- Records for this task:
....

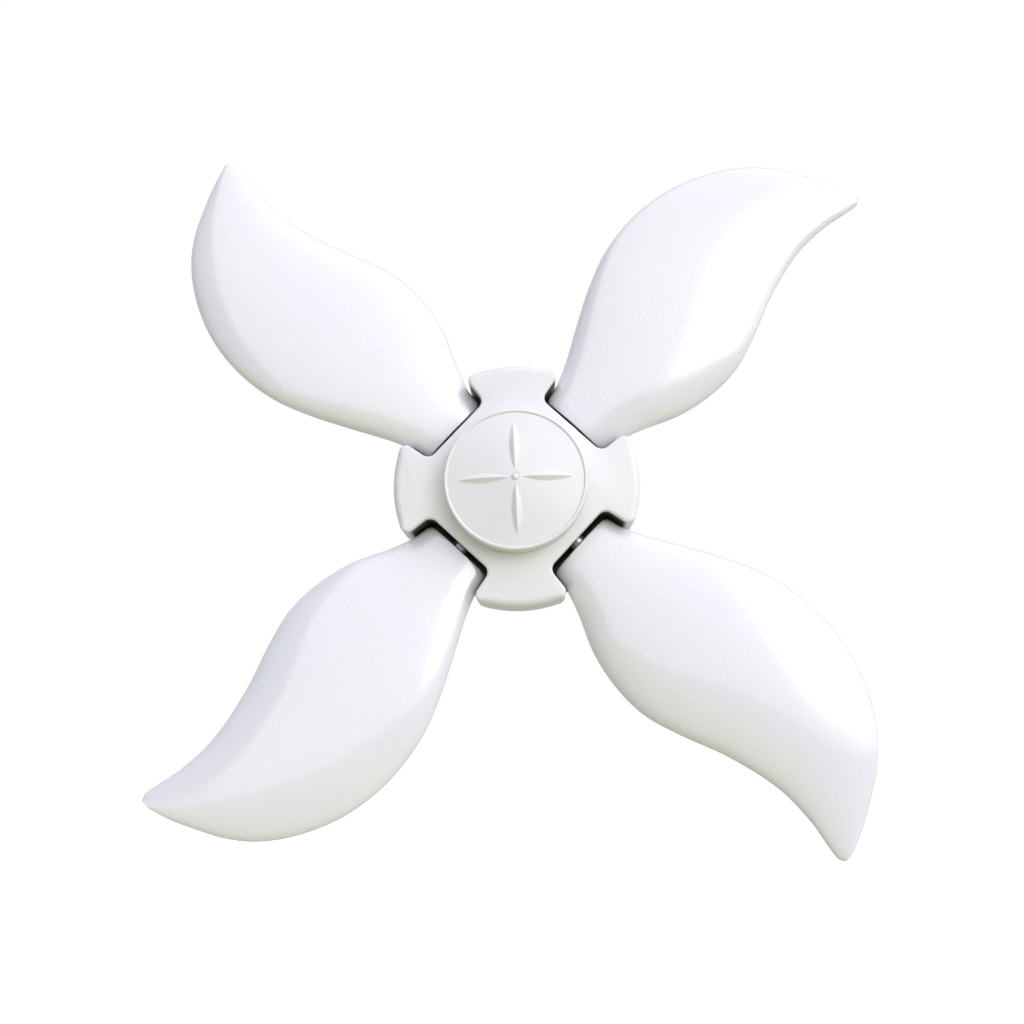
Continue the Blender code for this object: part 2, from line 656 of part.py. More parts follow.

....

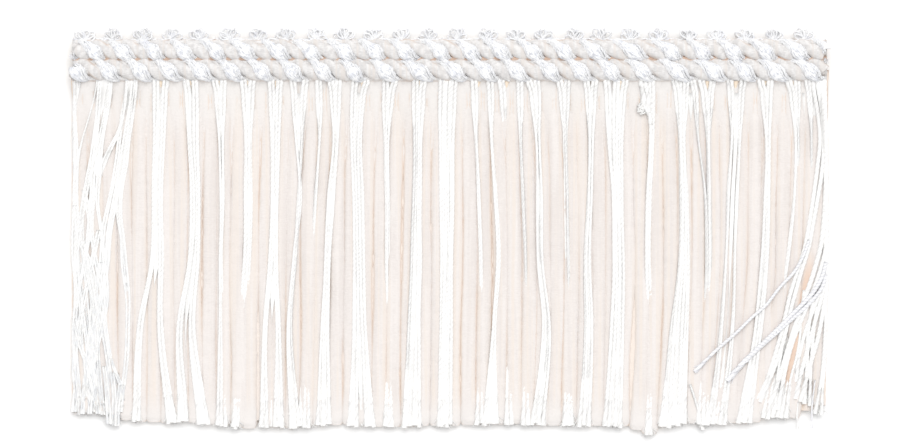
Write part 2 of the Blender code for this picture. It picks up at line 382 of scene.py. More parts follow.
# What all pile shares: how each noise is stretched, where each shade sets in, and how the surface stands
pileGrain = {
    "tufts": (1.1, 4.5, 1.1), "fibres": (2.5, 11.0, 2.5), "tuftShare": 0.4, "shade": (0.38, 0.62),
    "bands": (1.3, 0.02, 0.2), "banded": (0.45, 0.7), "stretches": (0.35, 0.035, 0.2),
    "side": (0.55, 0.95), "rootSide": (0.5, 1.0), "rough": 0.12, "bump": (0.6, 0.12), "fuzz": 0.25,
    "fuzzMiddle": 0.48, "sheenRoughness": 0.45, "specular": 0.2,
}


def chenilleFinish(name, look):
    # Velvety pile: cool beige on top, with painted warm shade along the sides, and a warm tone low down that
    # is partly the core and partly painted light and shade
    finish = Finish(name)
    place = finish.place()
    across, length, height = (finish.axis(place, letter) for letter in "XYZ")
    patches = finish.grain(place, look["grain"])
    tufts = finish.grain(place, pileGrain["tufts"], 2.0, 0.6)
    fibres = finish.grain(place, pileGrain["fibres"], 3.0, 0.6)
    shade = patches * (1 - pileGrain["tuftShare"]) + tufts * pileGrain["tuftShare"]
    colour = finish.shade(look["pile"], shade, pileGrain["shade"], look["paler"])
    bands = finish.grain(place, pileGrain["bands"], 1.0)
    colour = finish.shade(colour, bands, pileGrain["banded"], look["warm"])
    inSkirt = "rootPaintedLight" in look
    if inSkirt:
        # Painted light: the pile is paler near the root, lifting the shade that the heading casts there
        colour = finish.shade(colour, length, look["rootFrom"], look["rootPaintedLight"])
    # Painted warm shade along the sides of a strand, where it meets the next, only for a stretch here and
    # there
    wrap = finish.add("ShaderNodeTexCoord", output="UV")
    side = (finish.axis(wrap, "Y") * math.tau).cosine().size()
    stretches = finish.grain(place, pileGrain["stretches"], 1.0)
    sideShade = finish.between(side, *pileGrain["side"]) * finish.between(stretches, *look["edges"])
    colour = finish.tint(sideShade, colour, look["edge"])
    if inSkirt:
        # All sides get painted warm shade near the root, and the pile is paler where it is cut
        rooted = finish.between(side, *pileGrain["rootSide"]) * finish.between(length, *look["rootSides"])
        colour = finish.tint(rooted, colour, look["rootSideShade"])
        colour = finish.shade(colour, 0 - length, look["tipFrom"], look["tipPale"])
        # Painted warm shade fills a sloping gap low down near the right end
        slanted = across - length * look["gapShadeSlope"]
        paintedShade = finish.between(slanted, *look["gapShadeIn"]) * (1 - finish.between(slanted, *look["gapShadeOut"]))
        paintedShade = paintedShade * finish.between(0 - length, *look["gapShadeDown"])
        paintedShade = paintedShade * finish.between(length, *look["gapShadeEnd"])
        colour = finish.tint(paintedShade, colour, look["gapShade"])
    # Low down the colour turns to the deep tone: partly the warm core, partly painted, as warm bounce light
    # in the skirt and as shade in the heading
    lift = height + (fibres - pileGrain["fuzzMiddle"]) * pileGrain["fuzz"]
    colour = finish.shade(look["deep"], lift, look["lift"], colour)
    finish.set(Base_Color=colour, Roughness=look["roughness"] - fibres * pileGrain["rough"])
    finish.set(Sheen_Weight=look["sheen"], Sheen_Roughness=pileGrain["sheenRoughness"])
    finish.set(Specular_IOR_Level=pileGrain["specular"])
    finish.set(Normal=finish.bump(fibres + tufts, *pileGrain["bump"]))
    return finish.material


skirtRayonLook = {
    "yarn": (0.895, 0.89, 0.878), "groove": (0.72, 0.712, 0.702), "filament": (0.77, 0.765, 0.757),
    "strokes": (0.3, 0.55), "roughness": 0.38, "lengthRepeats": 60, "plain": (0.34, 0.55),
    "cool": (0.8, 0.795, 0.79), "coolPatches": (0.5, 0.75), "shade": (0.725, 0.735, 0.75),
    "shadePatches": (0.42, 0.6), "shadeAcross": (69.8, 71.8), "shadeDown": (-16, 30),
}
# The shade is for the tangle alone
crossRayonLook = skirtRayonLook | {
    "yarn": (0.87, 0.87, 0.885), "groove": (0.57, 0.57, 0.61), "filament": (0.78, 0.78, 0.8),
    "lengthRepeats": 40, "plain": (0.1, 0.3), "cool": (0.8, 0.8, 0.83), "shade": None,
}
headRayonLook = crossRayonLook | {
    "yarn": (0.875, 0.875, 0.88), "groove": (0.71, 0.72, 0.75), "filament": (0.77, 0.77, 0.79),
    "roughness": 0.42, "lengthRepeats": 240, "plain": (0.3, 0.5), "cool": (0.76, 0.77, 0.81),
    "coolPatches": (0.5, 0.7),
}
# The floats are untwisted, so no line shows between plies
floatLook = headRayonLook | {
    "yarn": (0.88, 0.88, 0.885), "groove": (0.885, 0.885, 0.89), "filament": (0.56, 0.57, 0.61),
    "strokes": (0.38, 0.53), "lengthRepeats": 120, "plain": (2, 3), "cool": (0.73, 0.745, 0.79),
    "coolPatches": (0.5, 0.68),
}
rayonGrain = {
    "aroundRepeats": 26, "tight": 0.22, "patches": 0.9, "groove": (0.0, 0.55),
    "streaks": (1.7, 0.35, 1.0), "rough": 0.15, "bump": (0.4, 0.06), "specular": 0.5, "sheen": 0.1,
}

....

- Task statement:
How many of the lines above include the word "follow"? Respond with the number alone.

- Completed task:
2